Without complete lists of the questions asked of subcustodians by Clearstream and Thomas Murray, or their fee schedules, it is difficult to compare the offerings. Thomas Murray appears to ask similar questions to Clearstream, but company officials say the firm provides a more comprehensive monitoring service by covering a larger number of subcustodians — more than 250 — in about 100 markets. The London-based consultancy also claims that its reports reflect “independent” opinion because, unlike Clearstream, it does not provide safekeeping services.
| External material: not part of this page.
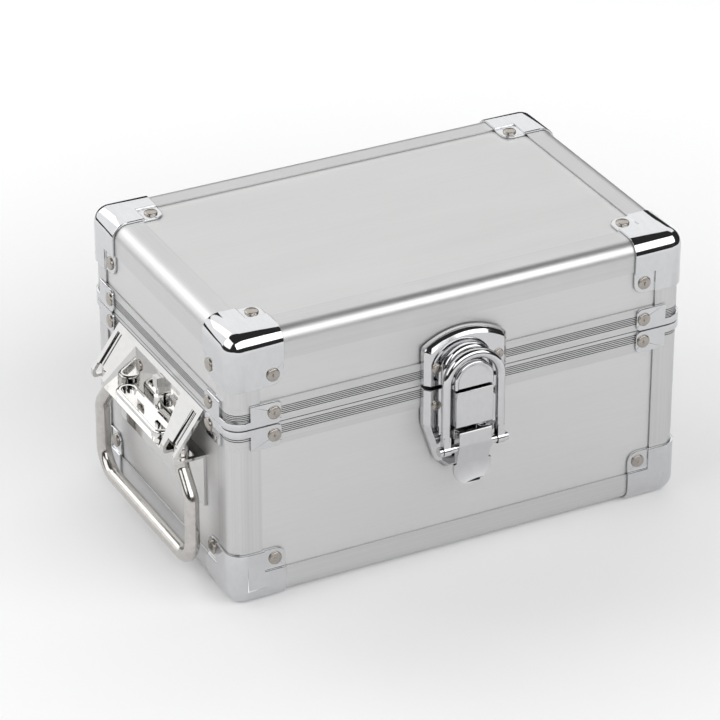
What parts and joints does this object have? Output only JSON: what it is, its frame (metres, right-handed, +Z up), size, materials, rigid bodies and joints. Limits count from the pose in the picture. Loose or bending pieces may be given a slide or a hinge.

The cost savings for custodians, says Thomas Murray, is an average of about 50 percent off of the administrative work they would have to do on their own. That doesn’t even include the time spent for onsite visits to subcustodian branch offices. So far, over 20 depositaries have signed up for Thomas Murray’s AIFMD monitoring reports, including Morgan Stanley, which agreed to have its name disclosed in February. Morgan Stanley would not elaborate further.
Some Comfort
Will the extra third-party information help global custodians — now elevated to depositaries — prevent any and all loss of client assets? Probably not. However, it could help those banks catch and fix operational risks before they turn into losses, and at the very least convince fund managers — and even more importantly regulators — that they have their eye on the ball. “With liability firmly resting with depositary banks, every extra ounce of protection goes a long way, particularly when depositaries are overwhelmed with a multitude of new regulatory reporting requirements,” says David Dickinson, director at Thomas Murray Data Services in London. “Custodians must have sufficient documentation on hand to demonstrate that the due diligence, including pro-active ongoing monitoring has been done and can’t simply rely on the word of subcustodians.”
It is this new liability which has network managers, not to mention compliance specialists at global custodians, frantic. The pressure to demonstrate they are proactive in monitoring their subcustodians is very high. Regardless of whether global custodians are able to monitor their subcustodians entirely on their own or rely on some external assistance, it’s a sure thing the list of questions they’re asking is getting longer.